Last season, they averaged 31.4 shots on goal per game (16th) and allowed an NHL-low 28.7 per game.
As van Riemsdyk said, the Flyers have been opportunistic. They have a 13.3 percent 5-on-5 shooting percentage, which would be the highest by a team in a season since the NHL began tracking the stat in 2009-10.
But that appears unsustainable, considering they had a 9.3 percent 5-on-5 shooting percentage last season with mostly the same players.
Philadelphia played its second straight game Sunday without top-six forwards Claude Giroux, Jakub Voracek, Travis Konecny and Oskar Lindblom, who are on the NHL COVID-19 protocol list, along with forward Scott Laughton and defenseman Justin Braun.
Getting some key players back will help, but so will finding a way to strike that balance between shot quality and shot quantity.
"I think we know as a team we definitely have room for improvement," van Riemsdyk said. "I don't think anyone's trying to hide from that. We're just trying to find some of that chemistry and some of that stuff that we had going for us last year. Obviously, there's lots of things we can do to be better. We've been able to bank some points in the standings here along the way and we have to continue to improve as the season goes on."

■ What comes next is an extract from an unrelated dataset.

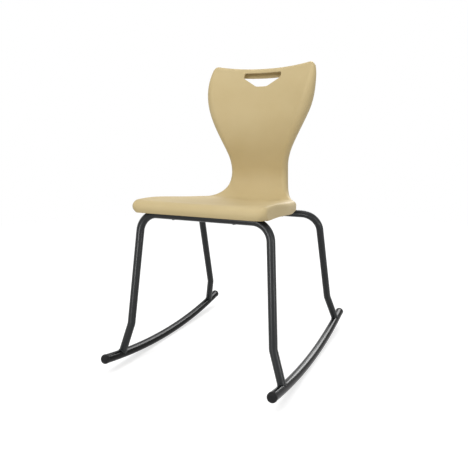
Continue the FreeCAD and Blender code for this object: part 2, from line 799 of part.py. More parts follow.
def shell_section(s, row, inset):
    """Points across one row: the sheet, its rolled edge and the straight skirt, mirrored."""
    width = row["half_width"]
    roll = max(row["roll"], s["shell_wall"] + s["least_inner_roll"])
    facing = row["facing"]
    lean = row["lifting"].dot(facing)

    def sheet(x):
        share = x / width
        base = row["point"] + X_AXIS * x + row["lifting"] * (row["wing"] * share * share)
        tilt = math.atan(2 * row["wing"] * share / width * lean)
        return base + row["rise"] * abs(share) ** 3, tilt

    edge = width - roll
    for _ in range(3):
        edge = width - roll * (1 + math.sin(sheet(edge)[1]))
    turn = math.pi / 2 + sheet(edge)[1]
    fall = max(row["depth"] - roll, s["least_skirt"])
    pitch = (roll * turn + fall) / RIM_COLUMNS
    half = []
    for step in range(SHEET_COLUMNS, -1, -1):
        share = step / SHEET_COLUMNS
        x = edge - pitch * step - (edge - pitch * SHEET_COLUMNS) * share ** 3
        base, tilt = sheet(x)
        half.append(base - (facing * math.cos(tilt) - X_AXIS * math.sin(tilt)) * inset)
    base, tilt = sheet(edge)
    centre = base - (facing * math.cos(tilt) - X_AXIS * math.sin(tilt)) * roll
    for step in range(1, RIM_COLUMNS + 1):
        run = pitch * step
        angle = min(run / roll, turn) - tilt
        outward = X_AXIS * math.sin(angle) + facing * math.cos(angle)
        half.append(centre + outward * (roll - inset) - facing * max(run - roll * turn, 0))
    mirrored = [FreeCAD.Vector(-p.x, p.y, p.z) for p in reversed(half[1:])]
    return mirrored + half


def distances(points):
    """Distance run at each point of a line."""
    run = [0]
    for before, after in zip(points, points[1:]):
        run.append(run[-1] + (after - before).Length)
    return run


def woven(grid, places, across):
    """Smooth surface through a grid whose rows and columns lie at given distances."""
    rows = []
    for points in grid:
        curve = Part.BSplineCurve()
        curve.interpolate(Points=points, Parameters=across)
        rows.append(curve)
    columns = []
    for poles in zip(*(curve.getPoles() for curve in rows)):
        curve = Part.BSplineCurve()
        curve.interpolate(Points=list(poles), Parameters=places)
        columns.append(curve)
    surface = Part.BSplineSurface()
    surface.buildFromPolesMultsKnots(
        [list(poles) for poles in zip(*(curve.getPoles() for curve in columns))],
        columns[0].getMultiplicities(),
        rows[0].getMultiplicities(),
        columns[0].getKnots(),
        rows[0].getKnots(),
        False,
        False,
        columns[0].Degree,
        rows[0].Degree,
    )
    return surface


def bridge(first, second):
    """Straight-ruled face between two edge curves of the same build."""
    surface = Part.BSplineSurface()
    surface.buildFromPolesMultsKnots(
        [first.getPoles(), second.getPoles()],
        [2, 2],
        first.getMultiplicities(),
        [0, 1],
        first.getKnots(),
        False,
        False,
        1,
        first.Degree,
    )
    return surface.toShape()


def shell_skin(s):
    """Solid wall of even thickness between an outer and an inner moulded surface."""
    stretches = centre_line(s)
    rows = shell_rows(s, stretches)
    places = [row["place"] for row in rows]
    grids = [[shell_section(s, row, inset) for row in rows] for inset in (0, s["shell_wall"])]
    across = distances(grids[0][len(rows) // 2])
    outer, inner = (woven(grid, places, across) for grid in grids)
    faces = [outer.toShape(), inner.toShape()]
    first_row, last_row, first_column, last_column = outer.bounds()
    for row in (first_row, last_row):
        faces.append(bridge(outer.uIso(row), inner.uIso(row)))
    for column in (first_column, last_column):
        faces.append(bridge(outer.vIso(column), inner.vIso(column)))
    shell = Part.makeShell(faces)
    shell.sewShape()
    solid = Part.makeSolid(Part.Shell(shell.Faces))
    if solid.Volume < 0:
        solid.reverse()
    return solid


def seat_bosses(doc, s):
    """Screw bosses standing on the saddles, each held by two crossing ribs; and their bores."""
    root = s["saddle_top"]
    posts = []
    bores = []
    for name, side, along in saddle_stations(s):
        post = doc.addObject("Part::Cylinder", f"{name}_boss")
        post.setExpression("Radius", "Sizes.boss_radius")
        post.setExpression("Height", "Sizes.boss_height")
        post.Placement = screw_place(s, side, along, root)
        bore = doc.addObject("Part::Cylinder", f"{name}_boss_bore")
        bore.setExpression("Radius", "Sizes.boss_bore_radius")
        bore.setExpression("Height", "Sizes.boss_bore_depth")
        bore.Placement = screw_place(s, side, along, root)
        posts.append(post)
        bores.append(bore)
        for direction, turn in (("across", 0), ("along", 90)):
            rib = doc.addObject("Part::Box", f"{name}_rib_{direction}")
            rib.setExpression("Length", "Sizes.rib_length")
            rib.setExpression("Width", "Sizes.rib_thickness")
            rib.setExpression("Height", "Sizes.rib_height")
            middle = screw_place(s, side, along, root + s["rib_step"])
            offset = FreeCAD.Vector(-s["rib_length"] / 2, -s["rib_thickness"] / 2, 0)
            rib.Placement = middle.multiply(turned(ORIGIN, Z_AXIS, turn)).multiply(turned(offset))
            posts.append(rib)
    return posts, bores


def grip_cutter(doc, s, stretches):
    """Prism of the hand-hold: a straight top, short ends and a floor drawn down to the middle."""
    top, up = stretches["upper"][1](1)
    facing = X_AXIS.cross(up)
    lean = math.degrees(math.atan2(up.y, up.z))
    reach = s["back_wing_radius"] - math.sqrt(s["back_wing_radius"] ** 2 - s["grip_half"] ** 2)
    middle = top - up * s["grip_set"] + facing * (reach - s["shell_wall"]) / 2
    body = new_body(doc, "grip_cutter", turned(middle, X_AXIS, -lean))
    outline = new_sketch(body, "grip_outline", "XZ_Plane")
    corners = (
        ("-grip_half", None),
        ("grip_half", None),
        ("grip_half", "-grip_end_height"),
        ("grip_floor_half", "-grip_height"),
        ("-grip_floor_half", "-grip_height"),
        ("-grip_half", "-grip_end_height"),
    )
    corner, floor = "grip_corner_radius", "grip_floor_radius"
    rounded_line(outline, s, corners, (corner, corner, corner, floor, floor, corner), closed=True)
    pad(body, outline, "grip_depth_cut", "grip_cut_depth")
    return body


def seat_shell(doc, s):
    """The whole moulding: skin, bosses and ribs, less the screw bores and the hand-hold."""
    skin = doc.addObject("Part::Feature", "shell_skin")
    skin.Shape = shell_skin(s)
    posts, bores = seat_bosses(doc, s)
    solid = finish(doc, "Part::MultiFuse", "shell_solid", Shapes=[skin, *posts])
    grip = grip_cutter(doc, s, centre_line(s))
    cutters = finish(doc, "Part::Compound", "shell_cutters", Links=[*bores, grip])
    return finish(doc, "Part::Cut", "seat_shell", Base=solid, Tool=cutters)


def main():
    doc = FreeCAD.newDocument("rocking_school_chair")
    s = derive(SIZES)
    make_sheet(doc, s)
    pieces = [seat_shell(doc, s)]
    for make in (leg_arches, seat_rails, seat_fixings, rockers):
        pieces += make(doc, s)
    doc.recompute()
    faults = []
    for thing in doc.Objects:
        if "Invalid" in thing.State or "Error" in thing.State:
            faults.append(f"{thing.Label} failed to build")
    for piece in pieces:
        if piece.Shape.isNull() or not piece.Shape.isValid():
            faults.append(f"{piece.Label} has no sound shape")
    if faults:
        raise RuntimeError("; ".join(faults))
    os.makedirs("parts", exist_ok=True)
    for piece in pieces:
        piece.Shape.exportStep(os.path.join("parts", f"{piece.Label}.step"))
        print(piece.Label, len(piece.Shape.Solids), round(piece.Shape.Volume))


main()
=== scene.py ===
# Moulded shell, finishes and studio of the rocking school chair, laid out as an add-on and run as a script.
import math

import bmesh
import bpy
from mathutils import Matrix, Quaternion, Vector


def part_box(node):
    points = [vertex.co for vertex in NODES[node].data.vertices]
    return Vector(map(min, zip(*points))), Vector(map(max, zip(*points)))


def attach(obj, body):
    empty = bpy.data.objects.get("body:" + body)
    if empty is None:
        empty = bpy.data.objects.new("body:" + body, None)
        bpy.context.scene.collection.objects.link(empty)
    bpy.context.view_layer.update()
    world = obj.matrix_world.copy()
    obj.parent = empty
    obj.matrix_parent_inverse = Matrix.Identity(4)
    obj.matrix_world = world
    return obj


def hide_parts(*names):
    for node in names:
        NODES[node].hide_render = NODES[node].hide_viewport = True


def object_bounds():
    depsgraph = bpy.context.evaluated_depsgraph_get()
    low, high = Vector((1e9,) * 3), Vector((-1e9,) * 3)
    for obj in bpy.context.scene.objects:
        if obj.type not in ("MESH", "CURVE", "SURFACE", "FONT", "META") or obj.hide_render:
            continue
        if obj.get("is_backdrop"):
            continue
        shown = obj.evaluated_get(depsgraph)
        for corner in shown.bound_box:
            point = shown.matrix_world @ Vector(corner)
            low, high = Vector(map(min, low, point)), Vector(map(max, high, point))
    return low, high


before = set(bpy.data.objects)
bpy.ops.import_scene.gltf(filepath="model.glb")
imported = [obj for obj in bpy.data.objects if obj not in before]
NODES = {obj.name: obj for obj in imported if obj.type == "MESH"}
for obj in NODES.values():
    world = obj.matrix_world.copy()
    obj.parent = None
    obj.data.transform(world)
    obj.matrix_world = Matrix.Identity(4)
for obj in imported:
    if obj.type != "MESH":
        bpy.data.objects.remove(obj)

bl_info = {
    "name": "Rocking School Chair",
    "version": (1, 0, 0),
    "blender": (4, 5, 0),
    "location": "3D View > Sidebar > Rocking Chair",
    "description": "Builds the moulded shell, the welds, the finishes and the studio of the chair",
    "category": "Object",
}

BODY = "root"
X_AXIS = Vector((1, 0, 0))
Y_AXIS = Vector((0, 1, 0))
Z_AXIS = Vector((0, 0, 1))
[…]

The Flyers won't have practice time to work out any kinks. Their next game, at home against the New York Rangers on Wednesday, starts a stretch of 19 in 38 days.
Van Riemsdyk, who scored three points (one goal, two assists) in the loss to the Bruins, including his 500th in the NHL, said he sees that as more of an advantage.
"I like kind of getting in that rhythm of just playing a ton of games and just going and keep finding more of that rhythm, finding more of that timing, that chemistry," he said. "I think you get a lot of that by playing a lot of games, so for me that's always my favorite parts of the schedule, when you get to these busier parts where you're playing teams every other day and you can get into a really good rhythm and a routine, so I think that'll be good for us to get that going."
Although the four-goal loss may have lessened their enjoyment of the setting on Lake Tahoe, coach Alain Vigneault said he liked what he saw from the shorthanded Flyers, for the most part.
"To tell you the truth, obviously those are important players (missing), but we had a good team tonight, and we showed it in the first period," Vigneault said. "Played extremely smart, hard. A couple of shifts got away from us in that second. But our guys battled and competed. At the end of the day, as a coach and the coaching staff and an organization, you want your guys to go out and compete. We'd like to have a couple of those shifts back in the second, but they got away from us a little bit."